In 1871 the Maryland General Assembly bought land in Hagerstown, Maryland, from the newly established (1865) Rose Hill Cemetery. With this land, the Assembly created the Washington Confederate Cemetery as part of the larger public cemetery. The States of Maryland, Virginia and West Virginia removed more than 2,000 dead from battlefield and skirmish sites and reburied them in the cemetery. In the course of removal and reburial, only 346 soldiers were identified.

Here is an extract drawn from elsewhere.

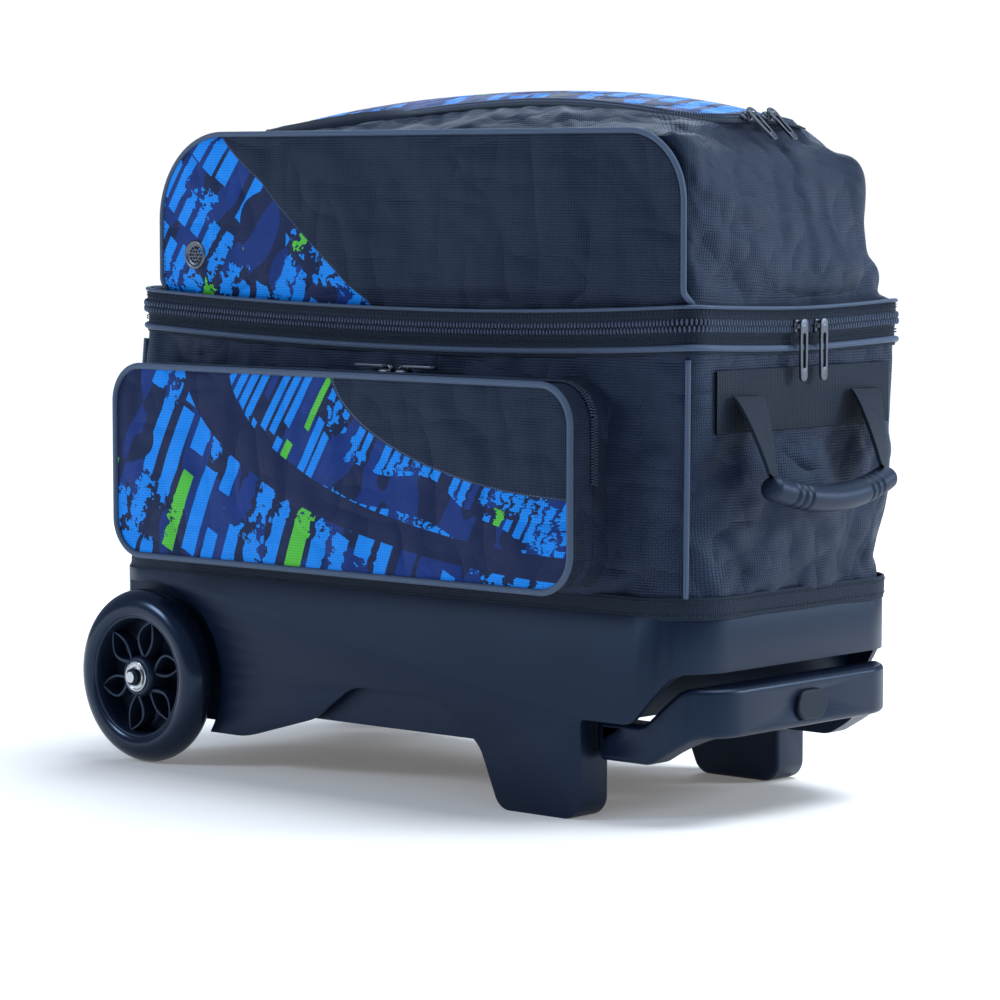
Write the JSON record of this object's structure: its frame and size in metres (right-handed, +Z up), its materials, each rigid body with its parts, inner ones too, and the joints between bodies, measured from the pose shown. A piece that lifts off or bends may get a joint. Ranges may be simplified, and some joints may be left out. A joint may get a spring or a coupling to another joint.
{
  "type": "bowling ball bag",
  "caption": "Wheeled two-ball bowling bag: moulded tub base with tow grip and wheels, padded ball compartment, zip-off shoe compartment, front pocket and end handles.",
  "frame": {"origin": "on the ground under the middle of the whole bag's box", "axes": "+X towards the tow grip's end, -Y towards the front pocket, +Z up"},
  "size_m": [0.5996, 0.3158, 0.4863],
  "materials": {
    "base_plastic": "satin moulded",
    "grip_plastic": "satin moulded",
    "button_plastic": "fine matte",
    "tyre": "smooth satin urethane",
    "hub_plastic": "satin",
    "bearing_steel": "bright",
    "axle_steel": "plated",
    "tube_metal": "anodised",
    "collar_plastic": "matte",
    "bag_fabric": "woven ballistic weave",
    "print_fabric": "printed weave",
    "piping": "woven cord",
    "tape": "ribbed tape",
    "webbing": "ribbed webbing",
    "handle_rubber": "matte moulded",
    "foam": "fabric-covered foam",
    "board": "covered board",
    "vent_metal": "nickel plated",
    "slider_metal": "gunmetal plated"
  },
  "bodies": {
    "chassis": {"base_shell": "base_plastic", "wheel_axle": "axle_steel", "axle_spacers": "axle_steel", "axle_nuts": "axle_steel", "outer_tubes": "tube_metal", "outer_collars": "collar_plastic", "lower_bag": "bag_fabric", "bottom_binding": "tape", "corner_piping": "piping", "main_zip_lower": "tape", "floor_pad": "foam", "ball_cradle_left": "foam", "ball_cradle_right": "foam", "ball_divider": "foam", "pocket_gusset": "bag_fabric", "pocket_lower": "print_fabric", "pocket_piping_lower": "piping", "handle_band_right": "webbing", "handle_band_left": "webbing"},
    "wheel_front_body": {"tyre_front": "tyre", "hub_front": "hub_plastic", "bearing_front": "bearing_steel"},
    "wheel_back_body": {"tyre_back": "tyre", "hub_back": "hub_plastic", "bearing_back": "bearing_steel"},
    "tow_mid_stage": {"mid_tubes": "tube_metal", "mid_collars": "collar_plastic"},
    "tow_grip_stage": {"inner_tubes": "tube_metal", "tow_grip": "grip_plastic"},
    "button": {"tow_button": "button_plastic"},
    "lid": {"upper_bag": "bag_fabric", "divider_board": "board", "main_zip_upper": "tape", "lid_shoulder": "bag_fabric", "upper_front_panel": "print_fabric", "upper_piping": "piping", "vent_eyelet": "vent_metal"},
    "flap": {"top_flap": "print_fabric"},
    "pocket_cover": {"pocket_flap": "print_fabric", "pocket_piping_upper": "piping"},
    "handle_right": {"handle_straps_right": "webbing", "handle_grip_right": "handle_rubber"},
    "handle_left": {"handle_straps_left": "webbing", "handle_grip_left": "handle_rubber"},
    "main_slider_a_body": {"main_slider_a": "slider_metal"},
    "main_pull_a_body": {"main_pull_a": "slider_metal"},
    "main_slider_b_body": {"main_slider_b": "slider_metal"},
    "main_pull_b_body": {"main_pull_b": "slider_metal"},
    "top_slider_a_body": {"top_slider_a": "slider_metal"},
    "top_pull_a_body": {"top_pull_a": "slider_metal"},
    "top_slider_b_body": {"top_slider_b": "slider_metal"},
    "top_pull_b_body": {"top_pull_b": "slider_metal"},
    "pocket_slider_a_body": {"pocket_slider_a": "slider_metal"},
    "pocket_pull_a_body": {"pocket_pull_a": "slider_metal"},
    "pocket_slider_b_body": {"pocket_slider_b": "slider_metal"},
    "pocket_pull_b_body": {"pocket_pull_b": "slider_metal"}
  },
  "joints": [
    {"name": "wheel_front_spin", "type": "hinge", "parent": "chassis", "child": "wheel_front_body", "pos_m": [-0.23469, -0.12355, 0.0635], "axis": [0, 1, 0], "continuous": true},
    {"name": "wheel_back_spin", "type": "hinge", "parent": "chassis", "child": "wheel_back_body", "pos_m": [-0.23469, 0.14045, 0.0635], "axis": [0, 1, 0], "continuous": true},
    {"name": "tow_mid_slide", "type": "slide", "parent": "chassis", "child": "tow_mid_stage", "axis": [1, 0, 0], "range_m": [0, 0.285]},
    {"name": "tow_grip_slide", "type": "slide", "parent": "tow_mid_stage", "child": "tow_grip_stage", "axis": [1, 0, 0], "range_m": [0, 0.285]},
    {"name": "button_press", "type": "slide", "parent": "tow_grip_stage", "child": "button", "axis": [-1, 0, 0], "range_m": [0, 0.004], "stiffness_N_per_m": 600},
    {"name": "lid_hinge", "type": "hinge", "parent": "chassis", "child": "lid", "pos_m": [-0.01069, 0.13275, 0.328], "axis": [-1, 0, 0], "range_deg": [0, 100]},
    {"name": "flap_hinge", "type": "hinge", "parent": "lid", "child": "flap", "pos_m": [-0.01069, 0.08085, 0.488], "axis": [-1, 0, 0], "range_deg": [0, 110]},
    {"name": "pocket_hinge", "type": "hinge", "parent": "chassis", "child": "pocket_cover", "pos_m": [-0.01069, -0.15845, 0.224], "axis": [1, 0, 0], "range_deg": [0, 65]},
    {"name": "handle_right_hinge", "type": "hinge", "parent": "chassis", "child": "handle_right", "pos_m": [0.26731, 0.00845, 0.283], "axis": [0, -1, 0], "range_deg": [0, 90]},
    {"name": "handle_left_hinge", "type": "hinge", "parent": "chassis", "child": "handle_left", "pos_m": [-0.26731, 0.00845, 0.283], "axis": [0, 1, 0], "range_deg": [0, 90]},
    {"name": "main_slider_a_slide", "type": "slide", "parent": "chassis", "child": "main_slider_a_body", "axis": [0, -1, 0], "range_m": [0, 0.06]},
    {"name": "main_pull_a_hinge", "type": "hinge", "parent": "main_slider_a_body", "child": "main_pull_a_body", "pos_m": [0.27291, -0.00255, 0.3315], "axis": [0, -1, 0], "range_deg": [0, 110]},
    {"name": "main_slider_b_slide", "type": "slide", "parent": "chassis", "child": "main_slider_b_body", "axis": [0, 1, 0], "range_m": [0, 0.06]},
    {"name": "main_pull_b_hinge", "type": "hinge", "parent": "main_slider_b_body", "child": "main_pull_b_body", "pos_m": [0.27291, 0.01945, 0.3315], "axis": [0, -1, 0], "range_deg": [0, 110]},
    {"name": "top_slider_a_slide", "type": "slide", "parent": "lid", "child": "top_slider_a_body", "axis": [0, -1, 0], "range_m": [0, 0.016]},
    {"name": "top_pull_a_hinge", "type": "hinge", "parent": "top_slider_a_body", "child": "top_pull_a_body", "pos_m": [0.22633, -0.00255, 0.47237], "axis": [0, -1, 0], "range_deg": [0, 120]},
    {"name": "top_slider_b_slide", "type": "slide", "parent": "lid", "child": "top_slider_b_body", "axis": [0, 1, 0], "range_m": [0, 0.016]},
    {"name": "top_pull_b_hinge", "type": "hinge", "parent": "top_slider_b_body", "child": "top_pull_b_body", "pos_m": [0.22633, 0.01945, 0.47237], "axis": [0, -1, 0], "range_deg": [0, 120]},
    {"name": "pocket_slider_a_slide", "type": "slide", "parent": "chassis", "child": "pocket_slider_a_body", "axis": [-1, 0, 0], "range_m": [0, 0.1]},
    {"name": "pocket_pull_a_hinge", "type": "hinge", "parent": "pocket_slider_a_body", "child": "pocket_pull_a_body", "pos_m": [0.00931, -0.12575, 0.2986], "axis": [0, 1, 0], "range_deg": [0, 80]},
    {"name": "pocket_slider_b_slide", "type": "slide", "parent": "chassis", "child": "pocket_slider_b_body", "axis": [1, 0, 0], "range_m": [0, 0.1]},
    {"name": "pocket_pull_b_hinge", "type": "hinge", "parent": "pocket_slider_b_body", "child": "pocket_pull_b_body", "pos_m": [0.02531, -0.12575, 0.2986], "axis": [0, -1, 0], "range_deg": [0, 80]}
  ]
}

One of the identified dead, Isaac E. Avery, died in action on July 2, 1863, at the Battle of Gettysburg. On that evening, his brigade stormed Cemetery Hill, trying to dislodge the Union forces. Halfway up the hill, he was hit in the throat by a musket ball. Mortally wounded, he fell from his horse. He scrawled his final words on a piece of paper: "Tell my father I died with my face to the enemy." Avery's body was carried as far as Williamsport, Maryland and buried there, but moved to the Washington Confederate Cemetery. A plaque was placed in the cemetery for him in 2007.

==Monument==
The Statue of Hope Monument was placed on February 28, 1877, and dedicated on June 15, 1877. The dedication speaker was General Fitzhugh Lee, nephew of Robert E. Lee, and himself a cavalry general officer in the American Civil War. The monument inscription reads: "The State of Maryland has provided this cemetery and erected this monument to perpetuate the memory of the Confederate dead who fell in the Battles of Antietam and South Mountain." Standing 19 ft high, overlooks the section of the 110 acres Rose Hill Cemetery where the Confederate dead are buried. On September 3, 1961, the monument was rededicated with former President Dwight D. Eisenhower as the guest speaker.

==Rose Hill Cemetery==

Washington Confederate Cemetery is a cemetery within a cemetery: a subsection of the Rose Hill Cemetery (Maryland), established in 1865, located at 600 South Potomac Street Hagerstown, MD. The Rose Hill site was originally part of a tract of land granted to the Wroe family by the King of England; the Wroe home was located on a hill, subsequently becoming known as "Wroe's Hill". In 1865, the state legislature chartered the property as a cemetery for the citizens of Washington County, Maryland, and changed the name to Rose Hill.